What happened? To make a long story short, Intel missed the boat on smartphone chips. Intel is king of the PC (personal computer) chips, but that market is stagnating. The growth had been in mobile devices and smartphones. Competitors cornered that market and Intel was never able to break in. And there’s been more bad news lately.
In the spring Intel announced that production problems would delay the rollout of its next generation of chips due to problems in the manufacturing process, giving an opportunity to the competition. INTC plunged 10% on the news.

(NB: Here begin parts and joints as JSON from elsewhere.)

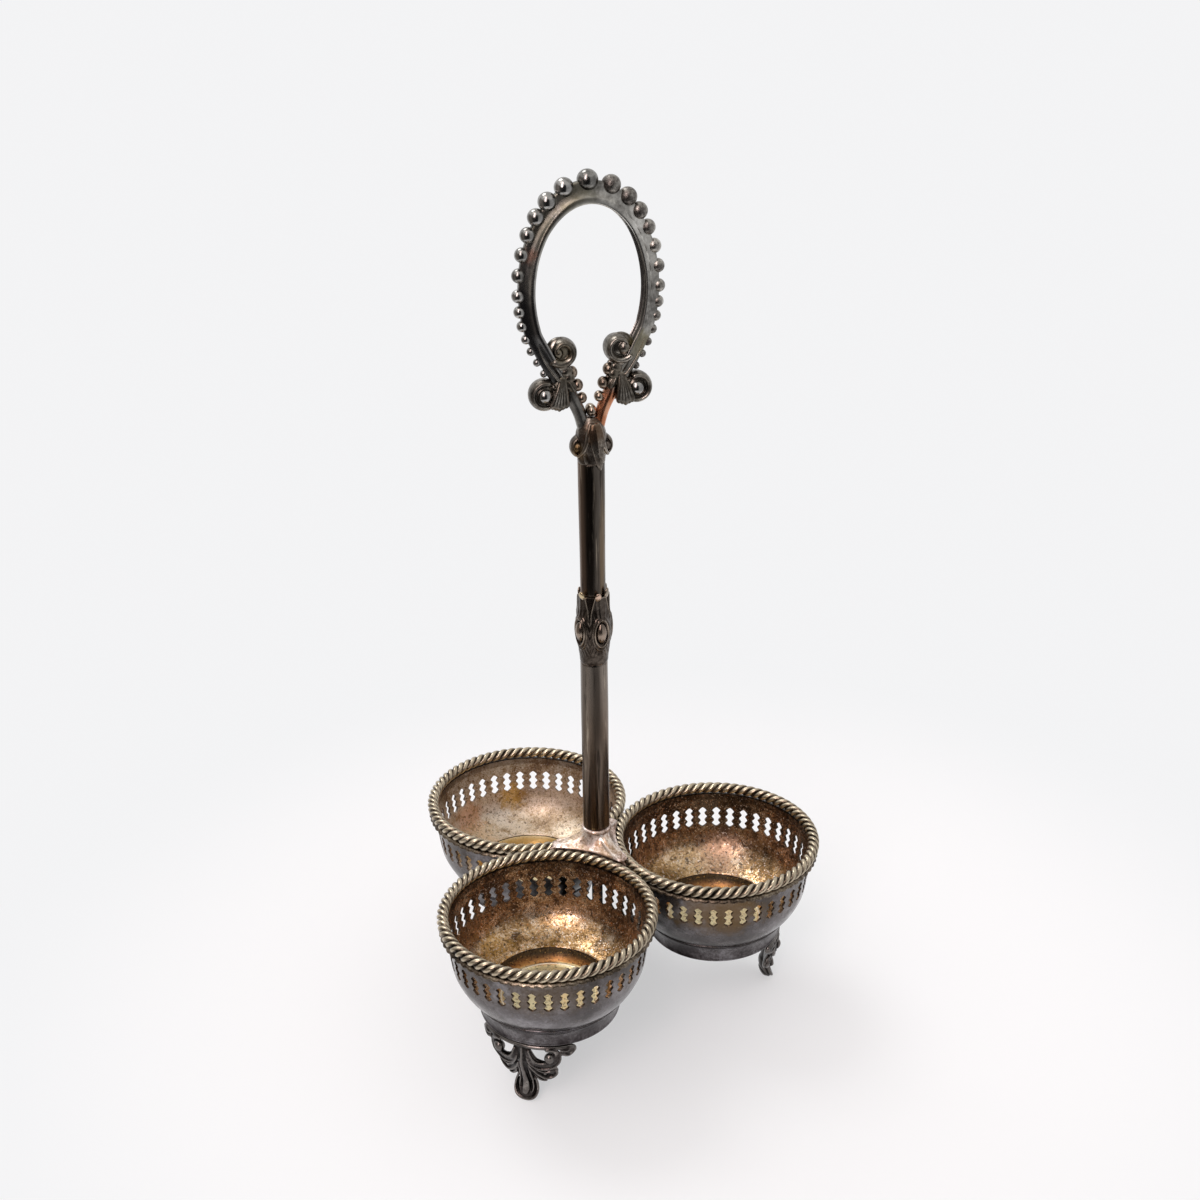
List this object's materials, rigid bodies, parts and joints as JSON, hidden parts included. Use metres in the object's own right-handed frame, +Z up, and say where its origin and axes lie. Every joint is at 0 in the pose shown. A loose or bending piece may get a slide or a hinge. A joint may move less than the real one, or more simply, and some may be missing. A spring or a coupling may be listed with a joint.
{
  "type": "three-bowl condiment stand",
  "caption": "Cruet-style table stand: three pierced bowls with rope rims on scroll feet round a central stem with a knop and an oval ring handle.",
  "frame": {"origin": "on the floor, under the middle of the bounding box; the stem's axis stands at x = 0, y = +11.0 mm", "axes": "+Z up along the stem, -Y out through the front bowl, +X towards the right bowl's side"},
  "size_m": [0.1528, 0.1424, 0.3077],
  "materials": {
    "bowl_plate": "tarnished silver plate, grey outside and brown-gold inside",
    "rope_plate": "rubbed silver plate on the crowns, black between the strands",
    "cup_plate": "tarnished silver plate",
    "dark_casting": "near-black tarnished casting",
    "pale_plate": "pale silver plate with a pink cast",
    "stem_plate": "dark brown-black tarnished tube",
    "handle_plate": "dark gunmetal tarnish with worn copper on the edges",
    "fixings": "dull steel"
  },
  "bodies": {
    "root": {"bowl_front": "bowl_plate", "bowl_right": "bowl_plate", "bowl_left": "bowl_plate", "rope_border_front": "rope_plate", "rope_border_right": "rope_plate", "rope_border_left": "rope_plate", "base_cup_front": "cup_plate", "base_cup_right": "cup_plate", "base_cup_left": "cup_plate", "scroll_foot_front": "dark_casting", "scroll_foot_right": "dark_casting", "scroll_foot_left": "dark_casting", "hub": "pale_plate", "stem_bead": "pale_plate", "lower_tube": "stem_plate", "knop": "handle_plate", "upper_tube": "stem_plate", "handle_collar": "handle_plate", "ring_handle": "handle_plate", "brace": "dark_casting", "tie_rod": "fixings", "washer": "fixings", "nut": "fixings"}
  },
  "joints": []
}
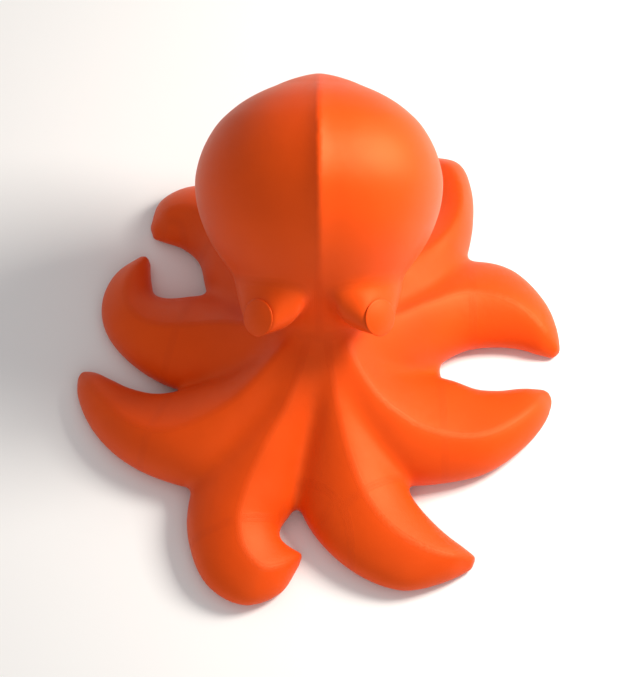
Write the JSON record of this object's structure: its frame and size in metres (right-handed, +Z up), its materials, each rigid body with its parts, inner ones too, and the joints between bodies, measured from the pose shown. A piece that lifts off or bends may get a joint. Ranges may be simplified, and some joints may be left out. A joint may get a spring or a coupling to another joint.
{
  "type": "octopus kite",
  "caption": "Soft inflated octopus-shaped show kite of sewn cloth panels, with a ridged head, disc-ended eyes, flexing curled arms and a netted belly inlet with bridle loops.",
  "frame": {"origin": "on the ground under the middle of the whole kite's outline", "axes": "+Z up with the kite lying on its belly, -Y towards the front where the eyes are, +X to the right in the front view"},
  "size_m": [0.9846, 1.051, 0.6334],
  "materials": {
    "top_cloth": "smooth satin nylon",
    "under_cloth": "smooth satin nylon",
    "rib_cloth": "plain woven nylon",
    "webbing": "ribbed woven webbing",
    "net": "open knitted net"
  },
  "bodies": {
    "root": {"belly_panel": "under_cloth", "bridle_loop_front": "webbing", "bridle_loop_left": "webbing", "bridle_loop_rear": "webbing", "bridle_loop_right": "webbing", "bridle_patch": "webbing", "eye_cone_left": "top_cloth", "eye_cone_right": "top_cloth", "eye_disc_left": "top_cloth", "eye_disc_right": "top_cloth", "head_cross_rib_left": "rib_cloth", "head_cross_rib_right": "rib_cloth", "head_gore_left": "top_cloth", "head_gore_right": "top_cloth", "head_keel_rib": "rib_cloth", "inlet_net": "net", "inlet_wall": "under_cloth", "web_front": "top_cloth", "web_front_left": "top_cloth", "web_front_right": "top_cloth", "web_left": "top_cloth", "web_rear": "top_cloth", "web_rear_left": "top_cloth", "web_rear_right": "top_cloth", "web_right": "top_cloth"},
    "arm_front_left": {"arm_front_left_cuff": "top_cloth", "arm_front_left_skin_left": "top_cloth", "arm_front_left_skin_right": "top_cloth", "arm_front_left_skin_under": "under_cloth"},
    "arm_left": {"arm_left_cuff": "top_cloth", "arm_left_skin_left": "top_cloth", "arm_left_skin_right": "top_cloth", "arm_left_skin_under": "under_cloth"},
    "arm_back_left": {"arm_back_left_cuff": "top_cloth", "arm_back_left_skin_left": "top_cloth", "arm_back_left_skin_right": "top_cloth", "arm_back_left_skin_under": "under_cloth"},
    "arm_rear_left": {"arm_rear_left_cuff": "top_cloth", "arm_rear_left_skin_left": "top_cloth", "arm_rear_left_skin_right": "top_cloth", "arm_rear_left_skin_under": "under_cloth"},
    "arm_rear_right": {"arm_rear_right_cuff": "top_cloth", "arm_rear_right_skin_left": "top_cloth", "arm_rear_right_skin_right": "top_cloth", "arm_rear_right_skin_under": "under_cloth"},
    "arm_back_right": {"arm_back_right_cuff": "top_cloth", "arm_back_right_skin_left": "top_cloth", "arm_back_right_skin_right": "top_cloth", "arm_back_right_skin_under": "under_cloth"},
    "arm_right": {"arm_right_cuff": "top_cloth", "arm_right_skin_left": "top_cloth", "arm_right_skin_right": "top_cloth", "arm_right_skin_under": "under_cloth"},
    "arm_front_right": {"arm_front_right_cuff": "top_cloth", "arm_front_right_skin_left": "top_cloth", "arm_front_right_skin_right": "top_cloth", "arm_front_right_skin_under": "under_cloth"}
  },
  "joints": [
    {"name": "arm_front_left_flex", "type": "hinge", "parent": "root", "child": "arm_front_left", "pos_m": [-0.1667, -0.3906, 0.0415], "axis": [-0.9664, -0.2572, 0], "range_deg": [-15, 20], "stiffness_Nm_per_rad": 0.6, "deforming": ["arm_front_left_cuff"]},
    {"name": "arm_left_flex", "type": "hinge", "parent": "root", "child": "arm_left", "pos_m": [-0.3398, -0.1479, 0.0451], "axis": [0.3933, 0.9194, 0], "range_deg": [-15, 20], "stiffness_Nm_per_rad": 0.6, "deforming": ["arm_left_cuff"]},
    {"name": "arm_back_left_flex", "type": "hinge", "parent": "root", "child": "arm_back_left", "pos_m": [-0.2959, 0.0696, 0.0479], "axis": [0.3231, 0.9464, 0], "range_deg": [-15, 20], "stiffness_Nm_per_rad": 0.6, "deforming": ["arm_back_left_cuff"]},
    {"name": "arm_rear_left_flex", "type": "hinge", "parent": "root", "child": "arm_rear_left", "pos_m": [-0.1841, 0.3063, 0.0465], "axis": [0.8492, 0.528, 0], "range_deg": [-15, 20], "stiffness_Nm_per_rad": 0.6, "deforming": ["arm_rear_left_cuff"]},
    {"name": "arm_rear_right_flex", "type": "hinge", "parent": "root", "child": "arm_rear_right", "pos_m": [0.2366, 0.2931, 0.0472], "axis": [0.8948, -0.4465, 0], "range_deg": [-15, 20], "stiffness_Nm_per_rad": 0.6, "deforming": ["arm_rear_right_cuff"]},
    {"name": "arm_back_right_flex", "type": "hinge", "parent": "root", "child": "arm_back_right", "pos_m": [0.3243, 0.1526, 0.0447], "axis": [0.0175, -0.9998, 0], "range_deg": [-15, 20], "stiffness_Nm_per_rad": 0.6, "deforming": ["arm_back_right_cuff"]},
    {"name": "arm_right_flex", "type": "hinge", "parent": "root", "child": "arm_right", "pos_m": [0.261, -0.1417, 0.0479], "axis": [0.032, -0.9995, 0], "range_deg": [-15, 20], "stiffness_Nm_per_rad": 0.6, "deforming": ["arm_right_cuff"]},
    {"name": "arm_front_right_flex", "type": "hinge", "parent": "root", "child": "arm_front_right", "pos_m": [0.0877, -0.3357, 0.0472], "axis": [-0.8192, -0.5735, 0], "range_deg": [-15, 20], "stiffness_Nm_per_rad": 0.6, "deforming": ["arm_front_right_cuff"]}
  ]
}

Then, in February, Intel reduced 2022 earnings guidance to $3.50 per share from $5.47 in 2021, a decline of 36%. The market didn’t like that either.
The reason for the dip in this year’s earnings is because Intel will focus on the future by investing a record $27 billion on new products, compared to capital expenditures of $18.7 billion last year and $14.3 billion in 2021. Intel is rolling up its sleeves and taking on the competition. The company had been the best in the business on such investments and still has a lot of mojo left. There are some hugely promising growth opportunities.
Intel is already making strong inroads into the gaming and data center CPU market. These are highly profitable and growing markets that have been dominated by the competition. But Intel has superior chips coming out in the next year.
Intel is also planning to aggressively expand its foundry business, where chips are manufactured. Intel recently made a $5.4 billion acquisition of foundry company Tower Semiconductor that should close around the end of this year. Also, the company announced a $30 billion partnership with Brookfield Infrastructure (BIP) to jointly fund a semiconductor fabrication facility.
So, we have a technology icon that sells at a dirt-cheap price and valuation after having been pummeled by a barrage of bad news. The company is also flexing its considerable innovation prowess that made it the best in the world and focusing on high growth businesses and taking on the competition. It’s cheap ahead of what is likely to be very profitable decade.